» What you will do: What do the lines from the top of the data through the line with "the same solid." say? Quote them exactly and include both ends.

(Records from a collection)
-------

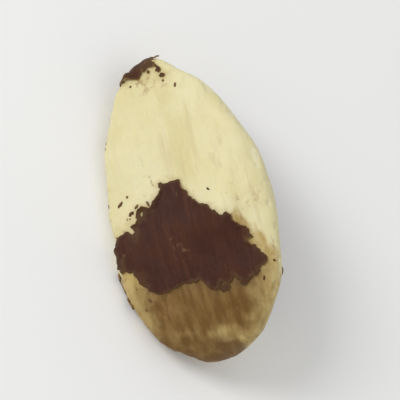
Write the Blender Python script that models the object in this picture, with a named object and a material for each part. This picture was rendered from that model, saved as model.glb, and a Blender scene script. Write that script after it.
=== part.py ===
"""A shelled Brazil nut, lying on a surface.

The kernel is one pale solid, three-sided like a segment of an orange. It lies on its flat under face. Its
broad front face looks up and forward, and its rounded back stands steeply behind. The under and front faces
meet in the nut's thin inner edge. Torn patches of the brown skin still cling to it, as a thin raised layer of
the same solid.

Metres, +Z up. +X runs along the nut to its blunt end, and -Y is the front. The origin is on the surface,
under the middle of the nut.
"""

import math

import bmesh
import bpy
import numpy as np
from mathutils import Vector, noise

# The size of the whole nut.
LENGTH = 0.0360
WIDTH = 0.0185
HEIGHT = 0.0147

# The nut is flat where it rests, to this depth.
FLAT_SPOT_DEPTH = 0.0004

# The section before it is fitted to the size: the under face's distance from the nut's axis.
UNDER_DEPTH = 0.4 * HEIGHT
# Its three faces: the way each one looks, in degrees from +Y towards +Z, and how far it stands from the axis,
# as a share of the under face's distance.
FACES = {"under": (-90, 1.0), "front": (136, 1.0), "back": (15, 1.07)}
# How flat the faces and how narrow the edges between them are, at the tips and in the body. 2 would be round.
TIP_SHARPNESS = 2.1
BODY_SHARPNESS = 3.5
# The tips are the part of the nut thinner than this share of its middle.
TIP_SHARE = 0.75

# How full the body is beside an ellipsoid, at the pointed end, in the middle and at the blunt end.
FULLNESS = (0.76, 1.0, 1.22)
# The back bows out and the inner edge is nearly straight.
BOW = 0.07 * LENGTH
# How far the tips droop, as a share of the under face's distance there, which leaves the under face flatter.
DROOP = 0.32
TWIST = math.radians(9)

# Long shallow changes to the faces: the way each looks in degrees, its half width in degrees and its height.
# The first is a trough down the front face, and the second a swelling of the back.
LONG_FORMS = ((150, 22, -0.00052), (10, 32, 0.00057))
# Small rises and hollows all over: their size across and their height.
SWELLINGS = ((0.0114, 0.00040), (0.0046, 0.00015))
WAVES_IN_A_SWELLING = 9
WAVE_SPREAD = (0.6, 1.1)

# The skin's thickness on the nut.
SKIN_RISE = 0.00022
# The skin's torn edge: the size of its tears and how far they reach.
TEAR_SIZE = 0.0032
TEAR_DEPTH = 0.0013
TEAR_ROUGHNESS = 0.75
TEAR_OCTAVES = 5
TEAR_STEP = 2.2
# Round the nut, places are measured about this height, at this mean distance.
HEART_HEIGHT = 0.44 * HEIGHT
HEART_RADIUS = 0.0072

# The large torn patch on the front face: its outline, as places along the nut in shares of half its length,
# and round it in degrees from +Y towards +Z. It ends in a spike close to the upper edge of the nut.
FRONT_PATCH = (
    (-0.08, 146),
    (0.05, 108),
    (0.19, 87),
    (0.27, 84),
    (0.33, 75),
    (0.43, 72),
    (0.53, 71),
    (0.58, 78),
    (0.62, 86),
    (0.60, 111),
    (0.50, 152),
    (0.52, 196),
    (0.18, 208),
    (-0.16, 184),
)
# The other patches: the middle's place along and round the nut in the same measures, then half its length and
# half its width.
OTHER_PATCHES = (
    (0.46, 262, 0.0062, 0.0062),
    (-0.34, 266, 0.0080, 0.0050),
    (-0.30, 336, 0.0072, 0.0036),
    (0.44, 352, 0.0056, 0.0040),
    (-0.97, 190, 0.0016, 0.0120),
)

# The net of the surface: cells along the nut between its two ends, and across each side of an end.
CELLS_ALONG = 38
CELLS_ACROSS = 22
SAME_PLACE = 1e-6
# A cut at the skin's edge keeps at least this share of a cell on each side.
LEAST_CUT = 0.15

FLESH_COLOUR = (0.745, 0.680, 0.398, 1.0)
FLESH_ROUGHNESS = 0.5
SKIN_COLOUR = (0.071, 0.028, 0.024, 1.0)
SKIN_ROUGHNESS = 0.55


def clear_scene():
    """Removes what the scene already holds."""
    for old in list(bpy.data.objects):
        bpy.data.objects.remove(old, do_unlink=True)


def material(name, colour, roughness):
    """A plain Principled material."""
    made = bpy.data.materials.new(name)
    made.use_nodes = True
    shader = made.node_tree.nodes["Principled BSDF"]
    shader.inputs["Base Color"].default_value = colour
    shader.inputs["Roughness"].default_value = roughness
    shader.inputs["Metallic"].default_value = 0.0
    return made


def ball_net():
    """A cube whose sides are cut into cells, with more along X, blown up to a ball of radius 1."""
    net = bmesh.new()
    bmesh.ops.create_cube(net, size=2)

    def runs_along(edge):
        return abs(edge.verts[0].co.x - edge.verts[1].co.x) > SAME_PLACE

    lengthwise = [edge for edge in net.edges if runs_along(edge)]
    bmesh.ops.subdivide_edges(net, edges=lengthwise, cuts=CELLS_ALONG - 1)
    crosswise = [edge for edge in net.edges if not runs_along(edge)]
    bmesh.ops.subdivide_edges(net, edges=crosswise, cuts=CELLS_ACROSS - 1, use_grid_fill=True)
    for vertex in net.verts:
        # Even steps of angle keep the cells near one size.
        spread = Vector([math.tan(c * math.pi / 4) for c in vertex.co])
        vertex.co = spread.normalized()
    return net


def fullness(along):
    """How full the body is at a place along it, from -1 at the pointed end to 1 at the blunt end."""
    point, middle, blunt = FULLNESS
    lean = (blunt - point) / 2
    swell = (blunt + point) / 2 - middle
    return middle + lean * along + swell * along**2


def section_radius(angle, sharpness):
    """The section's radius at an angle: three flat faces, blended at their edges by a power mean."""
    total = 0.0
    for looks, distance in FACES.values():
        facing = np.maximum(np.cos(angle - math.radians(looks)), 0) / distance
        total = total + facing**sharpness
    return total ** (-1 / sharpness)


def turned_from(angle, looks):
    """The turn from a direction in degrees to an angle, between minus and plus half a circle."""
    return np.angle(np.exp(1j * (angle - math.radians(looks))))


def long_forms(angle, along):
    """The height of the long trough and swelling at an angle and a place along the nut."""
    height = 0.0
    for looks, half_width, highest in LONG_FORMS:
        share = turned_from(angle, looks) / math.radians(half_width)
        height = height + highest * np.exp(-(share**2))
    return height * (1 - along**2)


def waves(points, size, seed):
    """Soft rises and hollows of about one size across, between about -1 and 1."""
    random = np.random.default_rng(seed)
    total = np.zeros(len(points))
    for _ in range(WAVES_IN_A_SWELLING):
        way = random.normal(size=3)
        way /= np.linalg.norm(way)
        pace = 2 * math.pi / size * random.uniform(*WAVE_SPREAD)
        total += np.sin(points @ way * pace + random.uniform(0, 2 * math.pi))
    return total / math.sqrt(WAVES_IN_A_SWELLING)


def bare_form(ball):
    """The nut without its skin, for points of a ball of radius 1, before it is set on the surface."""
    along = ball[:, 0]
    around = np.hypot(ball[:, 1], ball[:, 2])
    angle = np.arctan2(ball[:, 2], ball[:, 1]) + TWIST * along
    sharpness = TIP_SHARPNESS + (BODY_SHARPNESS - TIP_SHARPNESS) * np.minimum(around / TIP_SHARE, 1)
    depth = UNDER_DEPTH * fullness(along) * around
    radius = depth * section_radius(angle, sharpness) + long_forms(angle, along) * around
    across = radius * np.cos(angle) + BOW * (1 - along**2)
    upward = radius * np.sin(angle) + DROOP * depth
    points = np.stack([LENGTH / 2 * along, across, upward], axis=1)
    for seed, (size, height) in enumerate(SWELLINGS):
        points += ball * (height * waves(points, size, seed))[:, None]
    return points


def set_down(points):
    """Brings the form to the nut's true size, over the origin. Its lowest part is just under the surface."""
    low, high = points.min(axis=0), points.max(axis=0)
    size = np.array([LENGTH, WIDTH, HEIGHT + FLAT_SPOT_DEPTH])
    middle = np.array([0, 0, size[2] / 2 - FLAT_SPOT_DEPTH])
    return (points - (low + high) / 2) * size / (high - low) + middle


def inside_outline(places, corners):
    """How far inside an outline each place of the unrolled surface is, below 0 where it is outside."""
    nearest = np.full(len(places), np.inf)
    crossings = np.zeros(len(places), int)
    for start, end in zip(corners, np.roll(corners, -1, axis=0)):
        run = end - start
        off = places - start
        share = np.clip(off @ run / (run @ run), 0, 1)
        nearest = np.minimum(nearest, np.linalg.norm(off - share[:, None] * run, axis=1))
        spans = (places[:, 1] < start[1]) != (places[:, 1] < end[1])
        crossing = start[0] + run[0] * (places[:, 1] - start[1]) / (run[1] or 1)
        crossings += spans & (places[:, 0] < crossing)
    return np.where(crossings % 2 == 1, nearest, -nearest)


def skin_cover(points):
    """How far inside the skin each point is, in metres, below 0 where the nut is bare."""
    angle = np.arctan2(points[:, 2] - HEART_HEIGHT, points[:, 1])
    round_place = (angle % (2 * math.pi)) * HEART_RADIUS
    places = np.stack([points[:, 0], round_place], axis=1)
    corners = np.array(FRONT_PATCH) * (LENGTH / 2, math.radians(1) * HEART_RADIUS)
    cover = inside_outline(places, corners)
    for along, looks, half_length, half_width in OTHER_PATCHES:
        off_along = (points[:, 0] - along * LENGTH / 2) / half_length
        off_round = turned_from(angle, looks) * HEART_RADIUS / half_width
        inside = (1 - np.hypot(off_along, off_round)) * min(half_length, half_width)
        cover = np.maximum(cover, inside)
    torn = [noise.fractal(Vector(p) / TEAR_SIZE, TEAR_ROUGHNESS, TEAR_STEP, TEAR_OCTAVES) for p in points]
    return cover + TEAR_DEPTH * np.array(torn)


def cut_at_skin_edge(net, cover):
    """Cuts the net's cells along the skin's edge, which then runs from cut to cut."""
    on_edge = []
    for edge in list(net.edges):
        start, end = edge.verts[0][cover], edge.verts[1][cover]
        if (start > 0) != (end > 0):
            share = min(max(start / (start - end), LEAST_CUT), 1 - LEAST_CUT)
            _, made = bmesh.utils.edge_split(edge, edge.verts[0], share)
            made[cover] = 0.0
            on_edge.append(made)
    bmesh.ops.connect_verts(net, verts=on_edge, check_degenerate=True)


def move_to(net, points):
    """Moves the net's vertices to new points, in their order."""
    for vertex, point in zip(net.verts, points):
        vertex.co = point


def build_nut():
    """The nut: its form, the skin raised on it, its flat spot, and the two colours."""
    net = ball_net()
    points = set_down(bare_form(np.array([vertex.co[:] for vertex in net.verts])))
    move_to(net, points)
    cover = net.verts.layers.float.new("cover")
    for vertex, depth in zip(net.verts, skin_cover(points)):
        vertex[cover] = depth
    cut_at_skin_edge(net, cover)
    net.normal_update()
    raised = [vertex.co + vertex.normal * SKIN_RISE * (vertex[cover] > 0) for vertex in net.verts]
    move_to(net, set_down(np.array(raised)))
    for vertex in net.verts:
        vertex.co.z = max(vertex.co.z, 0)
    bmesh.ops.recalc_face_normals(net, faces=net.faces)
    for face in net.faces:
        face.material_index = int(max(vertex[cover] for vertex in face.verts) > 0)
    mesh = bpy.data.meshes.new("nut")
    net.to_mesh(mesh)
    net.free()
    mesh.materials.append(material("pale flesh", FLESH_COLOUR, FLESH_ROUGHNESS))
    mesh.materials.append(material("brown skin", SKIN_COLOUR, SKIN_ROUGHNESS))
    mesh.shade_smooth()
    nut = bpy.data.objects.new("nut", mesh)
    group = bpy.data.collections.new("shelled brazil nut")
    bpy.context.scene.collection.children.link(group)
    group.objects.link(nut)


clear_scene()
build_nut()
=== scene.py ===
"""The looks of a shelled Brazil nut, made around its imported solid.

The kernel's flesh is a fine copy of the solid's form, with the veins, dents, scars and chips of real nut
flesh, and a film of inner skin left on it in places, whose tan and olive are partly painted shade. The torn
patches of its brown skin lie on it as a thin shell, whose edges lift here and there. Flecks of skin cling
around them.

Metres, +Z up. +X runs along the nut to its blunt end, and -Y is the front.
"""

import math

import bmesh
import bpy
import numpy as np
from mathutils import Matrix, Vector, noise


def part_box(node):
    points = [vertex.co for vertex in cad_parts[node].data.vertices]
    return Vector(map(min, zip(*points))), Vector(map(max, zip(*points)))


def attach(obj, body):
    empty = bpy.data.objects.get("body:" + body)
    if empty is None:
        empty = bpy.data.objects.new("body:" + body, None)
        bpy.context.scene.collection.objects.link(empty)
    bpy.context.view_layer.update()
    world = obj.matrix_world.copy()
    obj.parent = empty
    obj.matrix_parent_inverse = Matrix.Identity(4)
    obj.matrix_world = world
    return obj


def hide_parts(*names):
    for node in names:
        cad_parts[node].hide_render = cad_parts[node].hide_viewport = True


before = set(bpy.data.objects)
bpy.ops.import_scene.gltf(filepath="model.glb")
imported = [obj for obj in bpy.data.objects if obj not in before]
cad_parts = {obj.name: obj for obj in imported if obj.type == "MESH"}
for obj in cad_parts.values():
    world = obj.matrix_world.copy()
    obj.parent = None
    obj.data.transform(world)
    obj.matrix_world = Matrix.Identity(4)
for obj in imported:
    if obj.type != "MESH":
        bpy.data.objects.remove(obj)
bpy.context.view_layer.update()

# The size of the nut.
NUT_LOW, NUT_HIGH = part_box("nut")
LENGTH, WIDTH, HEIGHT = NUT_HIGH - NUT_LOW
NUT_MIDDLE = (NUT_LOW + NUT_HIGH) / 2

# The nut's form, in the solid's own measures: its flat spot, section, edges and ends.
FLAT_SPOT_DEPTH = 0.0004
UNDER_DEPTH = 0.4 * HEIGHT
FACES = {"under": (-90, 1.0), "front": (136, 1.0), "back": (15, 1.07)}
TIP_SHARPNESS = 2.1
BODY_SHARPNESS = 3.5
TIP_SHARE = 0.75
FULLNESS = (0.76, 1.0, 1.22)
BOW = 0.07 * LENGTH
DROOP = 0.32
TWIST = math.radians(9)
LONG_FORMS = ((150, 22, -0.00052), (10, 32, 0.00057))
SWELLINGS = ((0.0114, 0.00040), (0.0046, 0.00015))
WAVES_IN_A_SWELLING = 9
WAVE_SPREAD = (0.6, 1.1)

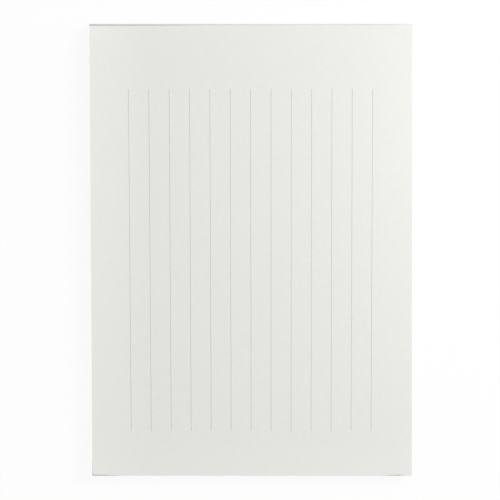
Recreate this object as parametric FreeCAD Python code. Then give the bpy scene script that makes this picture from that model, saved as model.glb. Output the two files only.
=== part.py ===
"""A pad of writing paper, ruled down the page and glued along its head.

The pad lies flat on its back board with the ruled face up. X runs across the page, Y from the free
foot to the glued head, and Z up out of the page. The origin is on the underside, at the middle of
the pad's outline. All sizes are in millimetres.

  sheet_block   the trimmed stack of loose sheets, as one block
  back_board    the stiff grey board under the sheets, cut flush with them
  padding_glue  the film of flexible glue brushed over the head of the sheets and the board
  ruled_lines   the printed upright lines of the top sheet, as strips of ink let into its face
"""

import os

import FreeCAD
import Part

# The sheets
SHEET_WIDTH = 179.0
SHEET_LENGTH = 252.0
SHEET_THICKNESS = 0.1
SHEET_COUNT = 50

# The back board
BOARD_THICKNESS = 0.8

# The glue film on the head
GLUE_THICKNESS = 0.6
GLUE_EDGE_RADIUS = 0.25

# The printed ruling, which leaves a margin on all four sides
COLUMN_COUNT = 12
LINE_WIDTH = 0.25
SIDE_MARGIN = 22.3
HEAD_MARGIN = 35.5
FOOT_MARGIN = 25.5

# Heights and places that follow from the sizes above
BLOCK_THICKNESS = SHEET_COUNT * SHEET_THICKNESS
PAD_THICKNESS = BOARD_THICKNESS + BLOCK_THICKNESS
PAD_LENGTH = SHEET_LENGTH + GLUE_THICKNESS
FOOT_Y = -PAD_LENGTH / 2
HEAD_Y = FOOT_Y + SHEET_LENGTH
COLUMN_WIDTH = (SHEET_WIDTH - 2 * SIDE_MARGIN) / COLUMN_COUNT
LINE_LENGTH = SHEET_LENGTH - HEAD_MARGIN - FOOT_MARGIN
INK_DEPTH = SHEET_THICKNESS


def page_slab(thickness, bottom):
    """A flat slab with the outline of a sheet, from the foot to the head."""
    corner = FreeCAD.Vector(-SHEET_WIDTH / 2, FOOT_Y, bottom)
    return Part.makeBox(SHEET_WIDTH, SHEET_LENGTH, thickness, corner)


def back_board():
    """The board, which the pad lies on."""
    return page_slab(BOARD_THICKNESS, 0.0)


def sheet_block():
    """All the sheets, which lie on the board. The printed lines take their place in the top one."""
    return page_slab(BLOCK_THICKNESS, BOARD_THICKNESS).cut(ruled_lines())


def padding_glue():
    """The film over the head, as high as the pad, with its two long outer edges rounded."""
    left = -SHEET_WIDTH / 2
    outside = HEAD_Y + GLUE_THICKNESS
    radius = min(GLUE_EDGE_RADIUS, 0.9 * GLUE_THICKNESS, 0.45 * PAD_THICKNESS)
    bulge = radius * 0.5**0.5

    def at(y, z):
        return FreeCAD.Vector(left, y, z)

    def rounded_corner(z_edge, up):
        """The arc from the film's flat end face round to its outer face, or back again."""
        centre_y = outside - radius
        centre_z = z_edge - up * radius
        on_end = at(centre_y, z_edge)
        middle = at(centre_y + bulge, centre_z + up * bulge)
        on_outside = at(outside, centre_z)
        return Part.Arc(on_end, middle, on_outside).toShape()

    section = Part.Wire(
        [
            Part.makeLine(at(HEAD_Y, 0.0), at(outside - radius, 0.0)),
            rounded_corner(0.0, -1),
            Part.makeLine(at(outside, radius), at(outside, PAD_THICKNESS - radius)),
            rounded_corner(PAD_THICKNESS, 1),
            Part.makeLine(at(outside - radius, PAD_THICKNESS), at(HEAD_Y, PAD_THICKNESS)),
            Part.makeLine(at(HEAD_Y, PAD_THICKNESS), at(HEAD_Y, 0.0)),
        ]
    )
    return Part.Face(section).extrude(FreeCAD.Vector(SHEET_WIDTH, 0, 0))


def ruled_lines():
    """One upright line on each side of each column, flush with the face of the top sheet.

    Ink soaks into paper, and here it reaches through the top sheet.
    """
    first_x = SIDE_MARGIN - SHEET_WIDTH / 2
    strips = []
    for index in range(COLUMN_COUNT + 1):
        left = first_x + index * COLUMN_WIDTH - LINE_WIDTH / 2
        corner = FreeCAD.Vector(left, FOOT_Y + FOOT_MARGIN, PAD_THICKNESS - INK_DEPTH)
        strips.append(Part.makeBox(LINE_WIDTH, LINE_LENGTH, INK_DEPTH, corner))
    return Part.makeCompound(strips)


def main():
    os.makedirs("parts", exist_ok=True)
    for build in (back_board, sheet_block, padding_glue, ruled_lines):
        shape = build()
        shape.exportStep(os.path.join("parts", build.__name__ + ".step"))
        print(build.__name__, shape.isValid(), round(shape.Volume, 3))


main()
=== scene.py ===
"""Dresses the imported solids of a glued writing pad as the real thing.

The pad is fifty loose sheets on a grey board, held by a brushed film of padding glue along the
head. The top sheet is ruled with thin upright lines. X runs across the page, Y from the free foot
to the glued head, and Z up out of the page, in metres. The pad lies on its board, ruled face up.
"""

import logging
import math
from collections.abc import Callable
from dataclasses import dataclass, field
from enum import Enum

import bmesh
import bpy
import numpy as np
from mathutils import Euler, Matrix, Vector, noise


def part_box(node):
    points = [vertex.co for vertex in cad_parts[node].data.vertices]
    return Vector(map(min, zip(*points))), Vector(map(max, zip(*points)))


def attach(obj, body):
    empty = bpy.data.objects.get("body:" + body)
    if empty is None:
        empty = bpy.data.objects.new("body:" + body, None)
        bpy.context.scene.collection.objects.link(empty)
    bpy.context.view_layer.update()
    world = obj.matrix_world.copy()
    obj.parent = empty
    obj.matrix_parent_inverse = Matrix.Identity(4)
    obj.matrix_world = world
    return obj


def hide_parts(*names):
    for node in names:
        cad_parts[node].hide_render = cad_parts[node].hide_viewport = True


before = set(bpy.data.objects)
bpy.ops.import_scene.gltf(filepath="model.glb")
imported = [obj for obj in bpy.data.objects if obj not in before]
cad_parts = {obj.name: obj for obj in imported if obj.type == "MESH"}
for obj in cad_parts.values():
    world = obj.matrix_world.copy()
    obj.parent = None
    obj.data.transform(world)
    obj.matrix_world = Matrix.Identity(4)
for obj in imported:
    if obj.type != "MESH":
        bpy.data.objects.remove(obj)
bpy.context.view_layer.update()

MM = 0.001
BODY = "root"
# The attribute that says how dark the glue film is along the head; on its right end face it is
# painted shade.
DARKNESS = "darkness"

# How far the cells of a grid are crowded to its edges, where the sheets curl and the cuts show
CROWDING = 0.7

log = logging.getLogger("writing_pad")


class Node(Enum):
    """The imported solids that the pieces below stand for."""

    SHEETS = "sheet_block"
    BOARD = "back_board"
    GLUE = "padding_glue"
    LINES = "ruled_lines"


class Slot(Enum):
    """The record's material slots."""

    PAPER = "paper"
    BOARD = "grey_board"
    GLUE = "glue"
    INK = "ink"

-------

» Solved exercise:
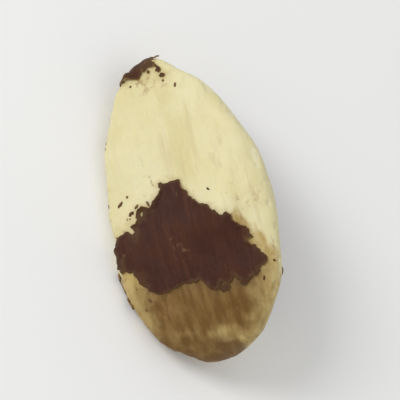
Write the Blender Python script that models the object in this picture, with a named object and a material for each part. This picture was rendered from that model, saved as model.glb, and a Blender scene script. Write that script after it.
=== part.py ===
"""A shelled Brazil nut, lying on a surface.

The kernel is one pale solid, three-sided like a segment of an orange. It lies on its flat under face. Its
broad front face looks up and forward, and its rounded back stands steeply behind. The under and front faces
meet in the nut's thin inner edge. Torn patches of the brown skin still cling to it, as a thin raised layer of
the same solid.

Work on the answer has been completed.